[Start]

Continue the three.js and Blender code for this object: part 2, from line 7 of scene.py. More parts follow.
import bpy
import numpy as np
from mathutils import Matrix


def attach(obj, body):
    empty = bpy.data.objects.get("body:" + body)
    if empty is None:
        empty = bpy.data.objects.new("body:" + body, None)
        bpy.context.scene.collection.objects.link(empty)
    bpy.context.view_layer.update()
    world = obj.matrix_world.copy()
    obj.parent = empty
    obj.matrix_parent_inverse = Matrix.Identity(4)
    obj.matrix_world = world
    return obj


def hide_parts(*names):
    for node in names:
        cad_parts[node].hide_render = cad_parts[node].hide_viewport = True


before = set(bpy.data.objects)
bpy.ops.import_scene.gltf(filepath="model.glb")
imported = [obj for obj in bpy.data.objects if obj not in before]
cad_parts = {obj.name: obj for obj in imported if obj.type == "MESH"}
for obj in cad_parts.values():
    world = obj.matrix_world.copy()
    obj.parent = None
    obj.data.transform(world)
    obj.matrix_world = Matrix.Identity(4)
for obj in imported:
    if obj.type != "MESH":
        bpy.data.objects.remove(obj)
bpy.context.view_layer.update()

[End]

**What to work on:**
Return only the lines spanning from the first line of the material through the line with "if empty is", copied exactly, both ends kept.

**Answer to this task:**
Continue the three.js and Blender code for this object: part 2, from line 7 of scene.py. More parts follow.
import bpy
import numpy as np
from mathutils import Matrix


def attach(obj, body):
    empty = bpy.data.objects.get("body:" + body)
    if empty is None:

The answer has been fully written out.